The taxation of dividends
A significant change announced at the time of the July Budget was the abolition of the ‘tax credit’ on dividends (which effectively accounts for tax at the basic rate). Instead there will be a £5,000 tax-free allowance for dividends, and thereafter they will be taxed at higher rates than at present. There has been some confusion about how exactly this will work. No doubt the draft legislation to be published on 9 December will make the position clear, but the Chancellor may take the opportunity to comment in the Autumn Statement.
The Public Accounts Committee’s recent report on HMRC was strongly critical of certain aspects of the department’s performance, particularly customer service. The Chancellor may wish to comment on this, and perhaps to announce the allocation of increased resources to address this issue.
Recent Budgets have seen a number of significant changes to the taxation of pensions. Further changes now seem unlikely but, of course, nothing is certain.

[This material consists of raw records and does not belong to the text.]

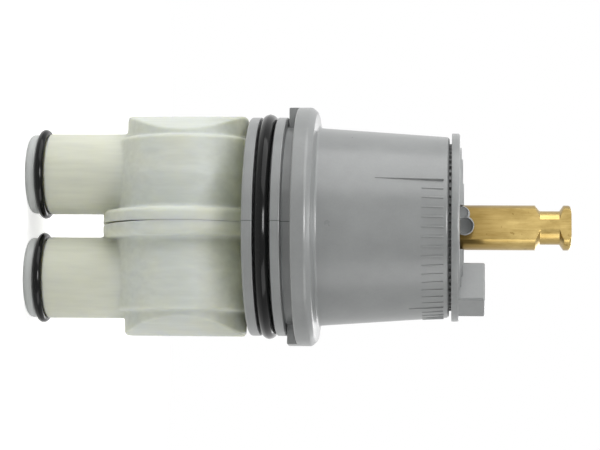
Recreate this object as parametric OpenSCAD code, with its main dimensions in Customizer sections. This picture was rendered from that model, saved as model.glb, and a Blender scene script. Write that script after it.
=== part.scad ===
// Pressure balanced shower valve cartridge, standing on its two inlet tubes with its stem up.
// All lengths are in millimetres. The origin lies on the cartridge's axis, level with the tube ends.
// The hot side is towards -X and the cold side towards +X.

/* [Inlet tubes] */
// Distance between the centres of the two inlet tubes
tube_pitch = 22; // [21:0.5:24]
// Outer diameter of an inlet tube
tube_d = 17.1; // [16:0.1:17.8]
// Thickness of an inlet tube's wall under its seal
tube_wall = 0.9; // [0.8:0.05:1.4]
// Height of the balance chamber's axis above the tube ends
chamber_z = 33.5; // [32:0.5:40]
// Cord of an inlet tube's seal
tube_ring_cord = 1.8; // [1.5:0.1:2.1]
// How far an inlet tube's seal stands out of the tube
tube_ring_proud = 1; // [0.6:0.05:1.2]

/* [Inlet halves] */
// Greatest radius of the drum around the balance chamber
drum_r = 15.3; // [14:0.1:15.6]
// Draft of the drum, from its widest ring to each end
drum_draft = 0.8; // [0.4:0.05:1.2]
// Distance of the drum's widest ring from the seam, where its two mould halves part
drum_parting = 9.9; // [8:0.1:12]
// Half length of the drum
drum_half_l = 18.1; // [17.6:0.1:19]
// Radius of the round wings at the drum's ends
wing_r = 12.9; // [11.5:0.1:13.1]
// Rounding of the wings' outer corners
wing_corner_r = 1; // [0.6:0.1:1.6]
// Radius of the round flange along the seam
seam_flange_r = 17.7; // [16.5:0.1:18.8]
// Thickness of one half's seam flange
seam_flange_t = 2.9; // [2:0.1:3.2]
// Rounding of the seam flange's outer edges
seam_edge_r = 1.2; // [0.4:0.1:1.4]
// How far the seam stands open at the flange's lowest point, on each half
seam_open = 0.26; // [0.1:0.02:0.4]
// Diameter of a locating pin on the seam
seam_pin_d = 3; // [2:0.1:3.6]
// Length of a locating pin on the seam
seam_pin_l = 4; // [3:0.1:6]

/* [Bonnet] */
// Height of the bonnet's lower edge above the balance chamber's axis
skirt_rise = 13.7; // [13.2:0.1:16]
// Diameter of the two lands that enter the valve body
land_d = 46; // [44.6:0.1:47]
// Height of the lower land
lower_land_h = 2.2; // [1.8:0.1:3]
// Height of the upper land
upper_land_h = 2; // [1.6:0.1:3]
// Cord of the bonnet's seal
bonnet_ring_cord = 3; // [2.6:0.1:3.4]
// How far the bonnet's seal stands out of the lands
bonnet_ring_proud = 0.7; // [0.4:0.05:1]
// Thickness of the skirt's wall under the seal
skirt_wall = 1.95; // [1.6:0.05:2.4]
// Depth of the neck under the flange
neck_depth = 2.1; // [1.4:0.1:2.6]
// Height of the neck under the flange
neck_h = 2.2; // [1.6:0.1:3]
// How far the flange stands out past the lands
flange_over = 2.1; // [1.6:0.1:3]
// Height of the flange's straight edge
flange_h = 2.7; // [1.6:0.1:3]
// Height of the flange's rounded and coned shoulder
shoulder_h = 1.8; // [1.6:0.1:3]
// Radius of the flange's rounded edge
shoulder_r = 1.4; // [0.8:0.1:1.6]
// Radius of the hollow where the cap stands on the shoulder
cap_foot_fillet = 0.7; // [0.4:0.1:1.2]
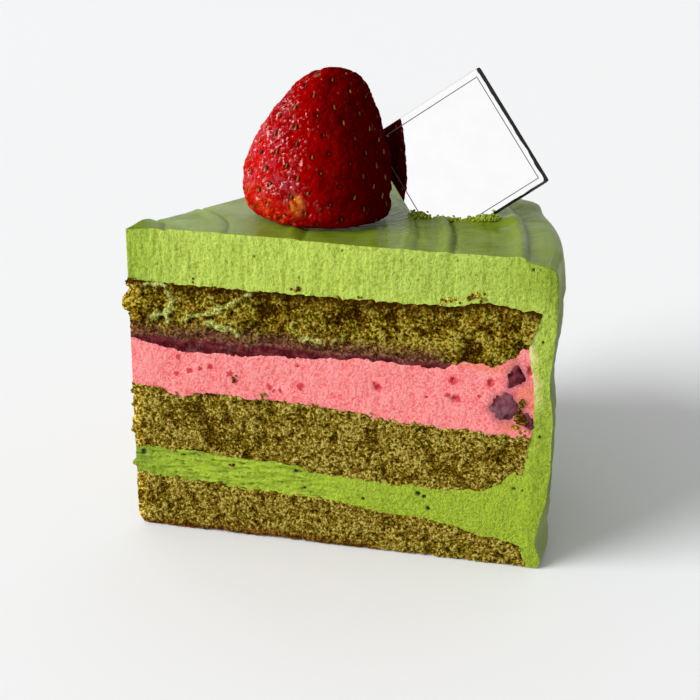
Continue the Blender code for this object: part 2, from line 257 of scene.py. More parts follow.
# close to each cut face, and a few between
layerAngles = np.radians(np.concatenate([[0.0, 1.2], np.linspace(7.5, 52.5, 6), [58.8, 60.0]]))
plainNotes = {"crumb": 0.5, "tint": 0.5}     # away from the cut faces; any other note is 0 there
layerValues = {
    "sponge_bottom": {"name": "bottom_sponge_crumb", "slot": "matcha_sponge", "thickness": 10.0,
                      "stands": True, "tipRound": 1.0, "tipRough": 0.16},
    "matcha_filling": {"name": "matcha_filling_cut", "slot": "matcha_filling", "thickness": 7.5,
                       "tipRough": 0.12, "tipLumps": [(13.2, 0.7, 0.6)]},
    "sponge_middle": {"name": "middle_sponge_crumb", "slot": "matcha_sponge", "thickness": 13.0,
                      "tipRough": 0.3, "tipLumps": [(21.3, 0.5, 1.2)]},
    "strawberry_mousse": {"name": "strawberry_mousse_cut", "slot": "strawberry_mousse", "thickness": 11.5},
    "berry_jam": {"name": "berry_jam_layer", "slot": "berry_jam", "thickness": 2.4, "reach": 63.0},
    "sponge_top": {"name": "top_sponge_crumb", "slot": "matcha_sponge", "thickness": 11.0, "tipRough": 0.35,
                   "tipLumps": [(46.3, 0.6, 1.3), (50.3, 0.4, 0.7)]},
}


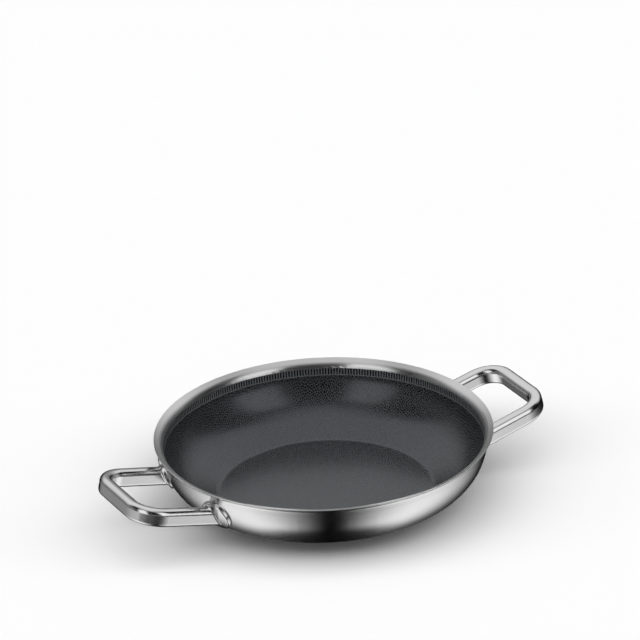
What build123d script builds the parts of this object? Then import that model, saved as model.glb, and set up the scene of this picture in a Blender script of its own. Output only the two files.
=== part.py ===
from build123d import *
import os
from math import asin, cos, radians, sin, sqrt, tan

# A serving pan: a clad bowl with a pouring lip, and two hollow loop handles welded on through oval feet.
# Millimetres. Z is up, the base rests on Z = 0 round the origin, and the handles lie along X.

# Outside of the bowl
base_radius = 90.0  # where the flat base would meet the flank in a sharp corner
flank_rise = 22.5  # height at which the flank, drawn on, would meet the upper wall
wall_radius = 135.8  # outside of the upper wall, drawn on up to the height of the lip
wall_lean = 4.2  # how far the upper wall leans outwards from upright
bowl_height = 56.4
straight_depth = 10.0  # the upper wall is straight from this far below the lip
base_turn = 12.0  # outside radius where the base meets the flank
lip_turn = 4.0  # outside radius under the lip

# Pouring lip
lip_reach = 4.2  # how far the lip stands out beyond the wall
lip_angle = 31.0  # rise of the lip above level
lip_edge = 1.8  # height of the ground edge
lip_crown = 0.45  # how much the ground edge is rounded, top and bottom

# Sheet
outer_steel = 0.5
core_sheet = 1.6
inner_steel = 0.5
coating_film = 0.15
coating_drop = 7.0  # bare steel between the coating and the top of the lip

# Loop handles
arm_spacing = 84.6  # between the centrelines of the arms at the bowl
bar_spacing = 82.6  # the same, drawn on to the outer bar: the arms close in a little
handle_reach = 47.9  # from the lip to the centreline of the outer bar
handle_height = 31.7  # centreline of an arm where it meets the wall
handle_rise = 13.5  # slope of the loop above level
loop_turn = 21.0  # centreline radius of the bends
tube_width = 10.8
tube_height = 14.5
tube_upper_round = 4.5
tube_lower_round = 3.2
tube_wall = 1.4

# Feet and welds
foot_width = 29.0
foot_height = 28.0
foot_offset = 2.5  # how far a foot sits towards the outside of its loop
foot_lift = 1.0  # how far it sits above the seat of its arm
foot_thickness = 2.8
foot_round = 1.4
weld_leg = 1.0
weld_bevel = 0.7

# Pieces cut to the wall start this far inside it
overrun = 25.0

# Directions of the flank, the upper wall and the lip in the section of the bowl
sheet = outer_steel + core_sheet + inner_steel
lip_radius = wall_radius + lip_reach
wall = Vector(sin(radians(wall_lean)), cos(radians(wall_lean)))
flank_top = Vector(wall_radius, bowl_height) - wall * ((bowl_height - flank_rise) / wall.Y)
flank = (flank_top - Vector(base_radius, 0)).normalized()
lip = Vector(cos(radians(lip_angle)), sin(radians(lip_angle)))


def crossing(start, along, other_start, other_along):
    """Point where two lines in the section of the bowl cross."""
    gap = other_start - start
    spread = along.X * other_along.Y - along.Y * other_along.X
    return start + along * ((gap.X * other_along.Y - gap.Y * other_along.X) / spread)


def inward(along, depth):
    """Step into the bowl, square to a line of its section."""
    return Vector(-along.Y, along.X) * depth


def bowl_corners(depth):
    """Sharp corners of the section at a depth into the sheet, and the top of the straight wall."""
    wall_top = Vector(wall_radius, bowl_height) + inward(wall, depth)
    flank_foot = Vector(base_radius, 0) + inward(flank, depth)
    base_corner = crossing(Vector(0, depth), Vector(1, 0), flank_foot, flank)
    wall_corner = crossing(flank_foot, flank, wall_top, wall)
    return base_corner, wall_corner, wall_top


# One arc turns the flank up into the wall and ends where the straight wall starts. The arms seat on it
straight_start = Vector(wall_radius, bowl_height) - wall * (straight_depth / wall.Y)
turn_run = (straight_start - flank_top).length
flank_turn = turn_run / tan(radians(flank.get_angle(wall)) / 2)
turn_centre = straight_start + inward(wall, flank_turn)
seat_dip = asin((turn_centre.Y - handle_height) / flank_turn)
seat_radius = turn_centre.X + flank_turn * cos(seat_dip)
seat_x = sqrt(seat_radius**2 - (arm_spacing / 2) ** 2)


def edge_point(depth):
    """Point of the rounded, ground edge of the lip at a depth into the sheet."""
    share = depth / sheet
    radius = lip_radius - lip_crown * (2 * share - 1) ** 2
    return Vector(radius, bowl_height - lip_edge * (1 - share))


def bowl_line(depth):
    """Section of the bowl at a depth into the sheet, from its centre to the edge of the lip."""
    base_corner, wall_corner, wall_top = bowl_corners(depth)
    edge = edge_point(depth)
    lip_root = crossing(wall_top, wall, edge, lip)
    turns = [base_turn - depth, flank_turn - depth, lip_turn + depth]
    return FilletPolyline((0, depth), base_corner, wall_corner, lip_root, edge, radius=turns)


def layer_section(depth, thickness):
    """Half section of one layer of the bowl."""
    with BuildSketch(Plane.XZ) as section:
        with BuildLine():
            below = bowl_line(depth)
            above = bowl_line(depth + thickness)
            Line(below @ 0, above @ 0)
            ThreePointArc(below @ 1, edge_point(depth + thickness / 2), above @ 1)
        make_face()
    return section.sketch


def inside_wall(grow):
    """Everything inside the flank and the straight wall, grown outwards by an even distance."""
    with BuildPart() as inside:
        with BuildSketch(Plane.XZ):
            with BuildLine():
                turns = [base_turn + grow, flank_turn + grow]
                outside = FilletPolyline((0, -grow), *bowl_corners(-grow), radius=turns)
                Polyline(outside @ 1, (0, (outside @ 1).Y), outside @ 0)
            make_face()
        revolve(axis=Axis.Z)
    return inside.part


def loop_plane(side):
    """Plane of a loop: X runs out along the arms from between their seats, and Z is square to the loop."""
    along = (side * cos(radians(handle_rise)), 0, sin(radians(handle_rise)))
    upright = (-side * sin(radians(handle_rise)), 0, cos(radians(handle_rise)))
    return Plane(origin=(side * seat_x, 0, handle_height), x_dir=along, z_dir=upright)


def loop_path(side):
    """Centreline of a loop: one arm out, the outer bar, and the other arm back."""
    reach = (lip_radius + handle_reach - seat_x) / cos(radians(handle_rise))
    start_spacing = arm_spacing + (arm_spacing - bar_spacing) * overrun / reach
    with BuildLine(loop_plane(side)) as path:
        FilletPolyline(
            (-overrun, -start_spacing / 2),
            (reach, -bar_spacing / 2),
            (reach, bar_spacing / 2),
            (-overrun, start_spacing / 2),
            radius=loop_turn,
        )
    return path.line


def arm_plane(side, end):
    """Plane across the inner end of an arm, facing outwards, with Y towards the top of the tube."""
    path = loop_path(side)
    outwards = (path % end) * (1 - 2 * end)
    return Plane(origin=path @ end, x_dir=loop_plane(side).z_dir.cross(outwards), z_dir=outwards)


def tube_outline(plane, grow=0.0):
    """Outline of the tube, rounder along the top than below, grown by an even distance."""
    with BuildSketch(plane) as outline:
        Rectangle(tube_width, tube_height)
        fillet(outline.vertices().group_by(Axis.Y)[-1], tube_upper_round)
        fillet(outline.vertices().group_by(Axis.Y)[0], tube_lower_round)
        if grow:
            offset(amount=grow)
    return outline.sketch


def foot_plane(side, end):
    """Plane square to the wall where an arm seats, facing outwards."""
    across = (side if end == 1 else -side) * arm_spacing / 2
    bearing = Vector(side * seat_x, across) / seat_radius
    outwards = bearing * cos(seat_dip) - Vector(0, 0, sin(seat_dip))
    seat = bearing * seat_radius + Vector(0, 0, handle_height)
    return Plane(origin=seat, x_dir=Vector(0, 0, 1).cross(bearing), z_dir=outwards)


def end_edges(piece, outwards):
    """Edges round the face of a piece that looks outwards."""
    edges = piece.faces().filter_by(lambda face: face.normal_at().dot(outwards) > 0.8).edges()
    return edges.filter_by(lambda edge: sum(edge.is_same(other) for other in edges) == 1)


os.makedirs("parts", exist_ok=True)

# The clad sheet: steel outside, aluminium between, steel inside, each seated on the one before
with BuildPart() as outer_shell:
    add(layer_section(0, outer_steel))
    revolve(axis=Axis.Z)
outer_shell.part.label = "outer_shell"
export_step(outer_shell.part, "parts/outer_shell.step")

with BuildPart() as aluminium_core:
    add(layer_section(outer_steel, core_sheet))
    revolve(axis=Axis.Z)
aluminium_core.part.label = "aluminium_core"
export_step(aluminium_core.part, "parts/aluminium_core.step")

with BuildPart() as inner_shell:
    add(layer_section(outer_steel + core_sheet, inner_steel))
    revolve(axis=Axis.Z)
inner_shell.part.label = "inner_shell"
export_step(inner_shell.part, "parts/inner_shell.step")

# The coating follows the inner steel and stops below the lip
with BuildPart() as nonstick_coating:
    add(layer_section(sheet, coating_film))
    revolve(axis=Axis.Z)
    split(bisect_by=Plane.XY.offset(bowl_height - coating_drop), keep=Keep.BOTTOM)
nonstick_coating.part.label = "nonstick_coating"
export_step(nonstick_coating.part, "parts/nonstick_coating.step")

# Each loop is one bent tube, open inside, with its ends cut to the curved faces of its feet
for hand, side in {"left": -1, "right": 1}.items():
    with BuildPart() as handle:
        add(tube_outline(arm_plane(side, 0)))
        sweep(path=loop_path(side))
        add(tube_outline(arm_plane(side, 0), -tube_wall))
        sweep(path=loop_path(side), mode=Mode.SUBTRACT)
        add(inside_wall(foot_thickness), mode=Mode.SUBTRACT)
    handle.part.label = f"{hand}_handle"
    export_step(handle.part, f"parts/{hand}_handle.step")

    for place, end in {"front": (1 - side) // 2, "back": (1 + side) // 2}.items():
        arm = arm_plane(side, end)
        seat = foot_plane(side, end)

        # An oval foot, bent to the wall, with its outer rim rounded
        with BuildPart() as foot:
            with BuildSketch(seat):
                with Locations(((2 * end - 1) * foot_offset, foot_lift)):
                    Ellipse(foot_width / 2, foot_height / 2)
            extrude(amount=overrun, both=True)
            add(inside_wall(foot_thickness), mode=Mode.INTERSECT)
            fillet(end_edges(foot, seat.z_dir), foot_round)
            add(inside_wall(0), mode=Mode.SUBTRACT)
        foot.part.label = f"{hand}_handle_{place}_foot"
        export_step(foot.part, f"parts/{hand}_handle_{place}_foot.step")

        # A dressed weld bead round the tube, where it stands on the foot
        with BuildPart() as weld:
            add(tube_outline(arm, weld_leg))
            extrude(amount=2 * overrun, dir=arm.z_dir)
            add(inside_wall(foot_thickness + weld_leg), mode=Mode.INTERSECT)
            chamfer(end_edges(weld, seat.z_dir), weld_bevel)
            add(tube_outline(arm))
            extrude(amount=2 * overrun, dir=arm.z_dir, mode=Mode.SUBTRACT)
            add(inside_wall(foot_thickness), mode=Mode.SUBTRACT)
        weld.part.label = f"{hand}_handle_{place}_weld"
        export_step(weld.part, f"parts/{hand}_handle_{place}_weld.step")
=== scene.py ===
import math
import bpy
import numpy as np
from mathutils import Matrix

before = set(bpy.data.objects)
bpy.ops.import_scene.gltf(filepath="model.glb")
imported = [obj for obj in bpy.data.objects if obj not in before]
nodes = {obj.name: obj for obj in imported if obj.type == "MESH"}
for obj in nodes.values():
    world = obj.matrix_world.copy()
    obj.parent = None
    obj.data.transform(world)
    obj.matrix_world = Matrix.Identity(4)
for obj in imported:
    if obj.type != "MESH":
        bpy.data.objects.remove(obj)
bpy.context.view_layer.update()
print("serving pan: loaded", len(nodes), "pieces")


class Signal:
    # An output socket that reads as a number: a sum or product of signals adds its Math nodes
    def __init__(self, graph, socket):
        self.graph, self.socket = graph, socket

    def math(self, operation, *others):
        return self.graph.math(operation, self, *others)

    def __add__(self, other): return self.math("ADD", other)
    def __radd__(self, other): return self.math("ADD", other)
    def __mul__(self, other): return self.math("MULTIPLY", other)
    def __rmul__(self, other): return self.math("MULTIPLY", other)
    def __sub__(self, other): return self.math("SUBTRACT", other)
    def __rsub__(self, other): return self.graph.math("SUBTRACT", other, self)
    def __truediv__(self, other): return self.math("DIVIDE", other)
    def __abs__(self): return self.math("ABSOLUTE")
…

The higher rates of income tax
In the longer term, some smoothing of the sharp rise from the 20% basic rate of income tax to the 40% higher rate would give a more rational structure to the tax system and would doubtless be welcomed by middle-income taxpayers. So, also, would the removal of the effective 60% rate that applies to income between £100,000 and £121,200, as a result of the gradual withdrawal of the personal allowance between those limits. Even if the Chancellor is sympathetic to such moves, however, making tax changes to benefit the better-off (however strong the rationale) may be politically unacceptable at a time when the focus is on the effect of tax credit changes on the poorer members of society.